Our situation is unique in that we live in a small house, i work from home, and there's NOTHING around us. So by moving here a few years ago I just think it put a laser focus on our issues and we still had no idea how to go about trying to fix them. I think by me moving out of the house, we can possibly try to reconnect with IMs and phone calls instead of both sitting here in silence (or in different rooms) and having the constant feeling of unhappiness hovering over us. Maybe even eventually convincing her to drive down to visit and go see a movie/get dinner and discuss life.
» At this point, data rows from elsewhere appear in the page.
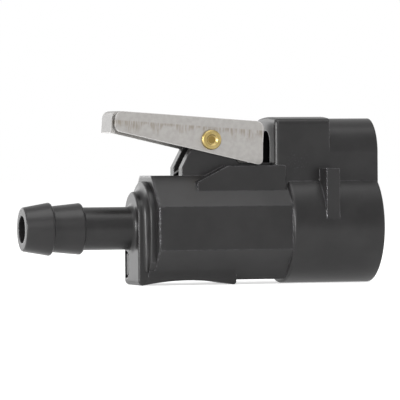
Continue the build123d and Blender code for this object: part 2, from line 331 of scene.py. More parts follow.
# ---- effects shared by the finishes ---------------------------------------------
@dataclass(frozen=True)
class Effects:
    """Shader node groups that the finishes share, built once."""

    grain: bpy.types.NodeTree
    edges: bpy.types.NodeTree
    brushing: bpy.types.NodeTree

    @staticmethod
    def build() -> "Effects":
        """Makes the groups, ready to be placed in materials."""
        return Effects(Effects.build_grain(), Effects.build_edges(), Effects.build_brushing())

    @staticmethod
    def build_grain() -> bpy.types.NodeTree:
        """Makes fine surface grain with slow mottling.

        Returns:
            Group with inputs Fine and Slow, in cycles per metre, and outputs Height and Mottle.
        """
        graph = new_group("surface_grain", {"Fine": 2600.0, "Slow": 160.0},
                          {"Height": Output.VALUE, "Mottle": Output.VALUE})
        entry = graph.add("NodeGroupInput")
        place = graph.place()
        fine = graph.noise(place, entry.outputs["Fine"], detail=2.0, roughness=0.6)
        slow = graph.noise(place, entry.outputs["Slow"], detail=4.0, roughness=0.55)
        graph.add("NodeGroupOutput", Height=fine, Mottle=graph.span(slow, low=0.3, high=0.7))
        return graph.tree

    @staticmethod
    def build_edges() -> bpy.types.NodeTree:
        """Makes a mask of rounded outer edges and inner corners.

        Returns:
            Group with input Reach, in metres, and outputs Mask, Broken and Rounded, the
            normal with its edges rounded.
        """
        graph = new_group("edge_mask", {"Reach": 0.4 * MM},
                          {"Mask": Output.VALUE, "Broken": Output.VALUE,
                           "Rounded": Output.VECTOR})
        entry = graph.add("NodeGroupInput")
        bevel = graph.add("ShaderNodeBevel", {"samples": 6}, Radius=entry.outputs["Reach"])
        rounded = bevel.outputs["Normal"]
        flat = graph.add("ShaderNodeNewGeometry").outputs["Normal"]
        agreement = graph.calculate_vector("DOT_PRODUCT", rounded, flat).outputs["Value"]
        mask = graph.span(agreement, low=0.999, high=0.93)
        patches = graph.noise(graph.place(), scale=900.0, detail=3.0)
        broken = graph.calculate("MULTIPLY", mask, graph.span(patches, low=0.35, high=0.6))
        graph.add("NodeGroupOutput", Mask=mask, Broken=broken, Rounded=rounded)
        return graph.tree

    @staticmethod
    def build_brushing() -> bpy.types.NodeTree:
        """Makes fine parallel brushing.

        Returns:
            Group with inputs Across and Along, in cycles per metre, Tilt, in radians about
            the Y axis, and the output Height.
        """
        graph = new_group("brushing", {"Across": 6000.0, "Along": 150.0, "Tilt": 0.0},
                          {"Height": Output.VALUE})
        entry = graph.add("NodeGroupInput")
        turned = graph.turn(graph.place(), entry.outputs["Tilt"])
        scale = graph.add("ShaderNodeCombineXYZ", X=entry.outputs["Along"],
                          Y=entry.outputs["Across"], Z=entry.outputs["Across"])
        stretched = graph.calculate_vector("MULTIPLY", turned, scale.outputs["Vector"])
        lines = graph.noise(stretched.outputs["Vector"], scale=1.0, detail=2.0)
        graph.add("NodeGroupOutput", Height=lines)
        return graph.tree


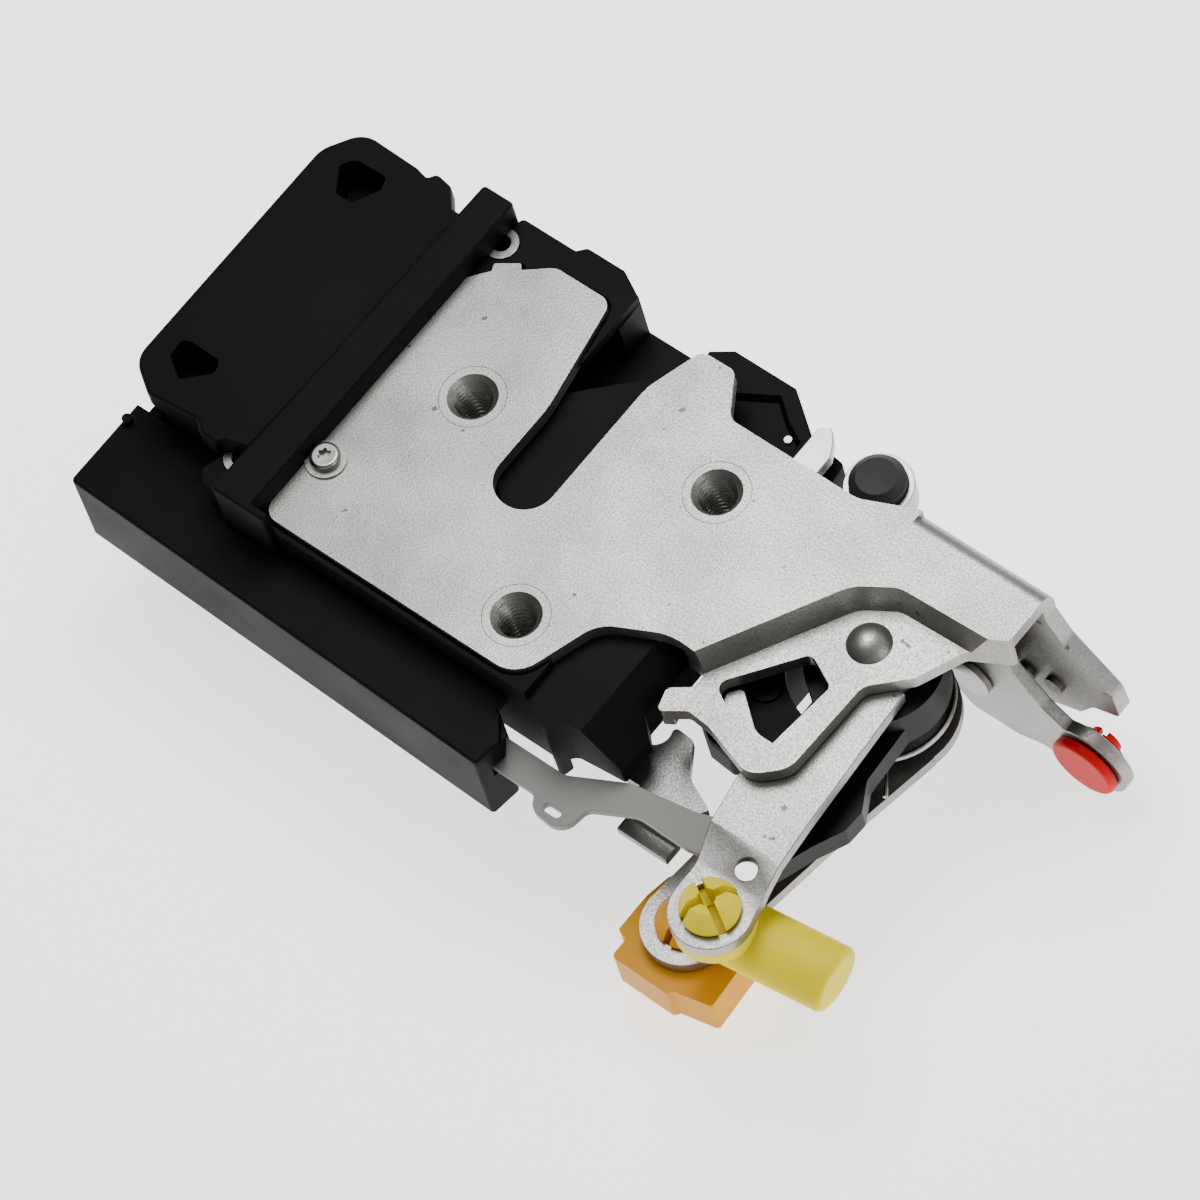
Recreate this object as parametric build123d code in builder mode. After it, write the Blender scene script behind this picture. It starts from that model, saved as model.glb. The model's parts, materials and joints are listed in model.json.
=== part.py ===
from build123d import *
import os
from math import asin, cos, pi, radians, sin

os.makedirs("parts", exist_ok=True)

# Origin: centre of the lower tapped bush on the outer face of the face plate.
# +Z leaves the face plate towards the door edge, +X runs along the plate's long lower edge
# from the actuator to the levers, +Y runs towards the mouth of the striker slot.
# All lengths are in millimetres.

# Face plate
sheet = 3.0
bush_a = (-33.1, 28.5)
bush_b = (13.5, 37.3)
bush_c = (0.0, 0.0)
bushes = [bush_a, bush_b, bush_c]
plate_left = -49.0
plate_bottom = -9.1
plate_right = 71.9
plate_top = 54.0
bend_radius = 3.2
slot_left = -20.9
slot_right = -9.3
slot_end = 15.4
slot_radius = 5.7
joggle_drop = 5.5
joggle_taper = 16.0
joggle_wall = 2.4
flange_depth = 40.0
dimple_radius = 1.9
dimple_height = 0.8
dimples = [(64.3, -30.9), (70.4, -29.6)]
hook_lip = 2.0

# Tapped bushes, M8
tap_radius = 3.4
bush_head_radius = 6.0
bush_radius = 7.0
bush_c_tail = 8.0
pivot_clearance = 0.06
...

I also plan on joining a gym, possibly volunteering at an animal shelter in my off time, going back to church for the first time in 20+ years, and i'm sure some other things. The more I wrap my head around this whole thing, the more i'm realizing how much i lost myself over the last few years, i think i was depressed and didn't realize it, and all of my thoughts were being focused on how happy/unhappy my W was each day and having my life revolve around that.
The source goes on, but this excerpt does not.